**PROVIDED MATERIAL:**

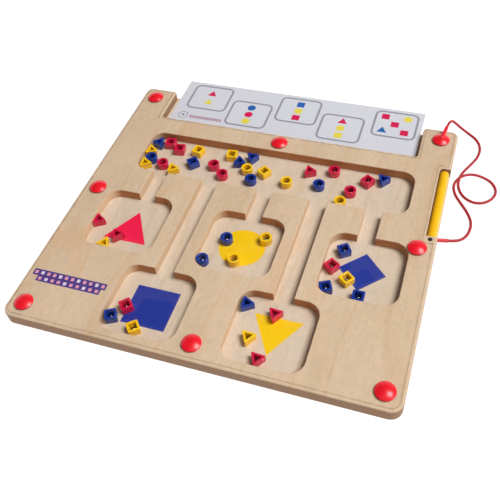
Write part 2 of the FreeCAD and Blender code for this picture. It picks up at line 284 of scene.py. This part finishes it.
def bump(nodes, links, shader, height, strength, distance):
    """A bump from a height socket on the shader's normal."""
    node = nodes.new("ShaderNodeBump")
    node.inputs["Strength"].default_value = strength
    node.inputs["Distance"].default_value = distance
    links.new(height, node.inputs["Height"])
    links.new(node.outputs["Normal"], shader.inputs["Normal"])


TOP_PALE = (0.650, 0.495, 0.350)
TOP_WARM = (0.590, 0.435, 0.290)
FLOOR_PALE = (0.69, 0.57, 0.45)
FLOOR_WARM = (0.65, 0.52, 0.39)
BIRCH_BLUSH = (1.0, 0.90, 0.80)
RING_LINE = (0.97, 0.94, 0.89)
BIRCH_EDGE_PALE = (0.36, 0.21, 0.12)
BIRCH_EDGE_DARK = (0.24, 0.13, 0.07)
SIDE_GRAIN = (0.74, 0.53, 0.34)
LEFT_WALL_SHADE = (0.40, 0.18, 0.080)
END_GRAIN_AND_SHADE = (0.47, 0.180, 0.060)
# The maze's walls by the way they face: to the left, darkened as painted shade; to the front or back, end
# grain darkened partly as painted shade; to the right, the plain side grain.
WALL_GRAIN_AND_SHADE = [(0.12, LEFT_WALL_SHADE), (0.37, END_GRAIN_AND_SHADE), (0.62, END_GRAIN_AND_SHADE), (0.87, SIDE_GRAIN)]
PLY_LAYER = 1.4 * MM
PLY_WANDER = 0.4 * MM
WHITE = (1.0, 1.0, 1.0)
BLACK = (0.0, 0.0, 0.0)
ROUTED_SIDE = 187.0 * MM
ROUTED_FRONT = FRONT + 8.0 * MM
ROUTED_BACK = FRONT + 310.0 * MM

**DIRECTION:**
Extract the full listing and reproduce each line exactly.

**RESULT OF THE TASK:**
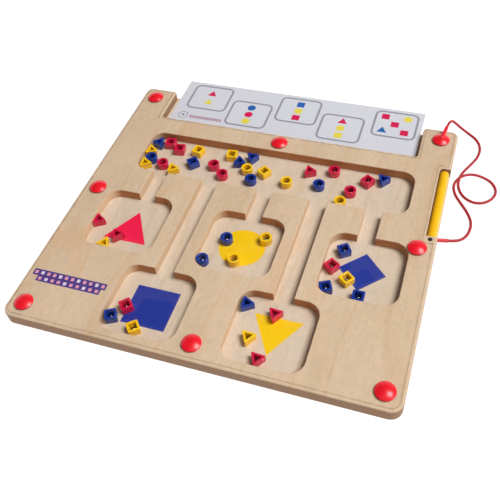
Write part 2 of the FreeCAD and Blender code for this picture. It picks up at line 284 of scene.py. This part finishes it.
def bump(nodes, links, shader, height, strength, distance):
    """A bump from a height socket on the shader's normal."""
    node = nodes.new("ShaderNodeBump")
    node.inputs["Strength"].default_value = strength
    node.inputs["Distance"].default_value = distance
    links.new(height, node.inputs["Height"])
    links.new(node.outputs["Normal"], shader.inputs["Normal"])


TOP_PALE = (0.650, 0.495, 0.350)
TOP_WARM = (0.590, 0.435, 0.290)
FLOOR_PALE = (0.69, 0.57, 0.45)
FLOOR_WARM = (0.65, 0.52, 0.39)
BIRCH_BLUSH = (1.0, 0.90, 0.80)
RING_LINE = (0.97, 0.94, 0.89)
BIRCH_EDGE_PALE = (0.36, 0.21, 0.12)
BIRCH_EDGE_DARK = (0.24, 0.13, 0.07)
SIDE_GRAIN = (0.74, 0.53, 0.34)
LEFT_WALL_SHADE = (0.40, 0.18, 0.080)
END_GRAIN_AND_SHADE = (0.47, 0.180, 0.060)
# The maze's walls by the way they face: to the left, darkened as painted shade; to the front or back, end
# grain darkened partly as painted shade; to the right, the plain side grain.
WALL_GRAIN_AND_SHADE = [(0.12, LEFT_WALL_SHADE), (0.37, END_GRAIN_AND_SHADE), (0.62, END_GRAIN_AND_SHADE), (0.87, SIDE_GRAIN)]
PLY_LAYER = 1.4 * MM
PLY_WANDER = 0.4 * MM
WHITE = (1.0, 1.0, 1.0)
BLACK = (0.0, 0.0, 0.0)
ROUTED_SIDE = 187.0 * MM
ROUTED_FRONT = FRONT + 8.0 * MM
ROUTED_BACK = FRONT + 310.0 * MM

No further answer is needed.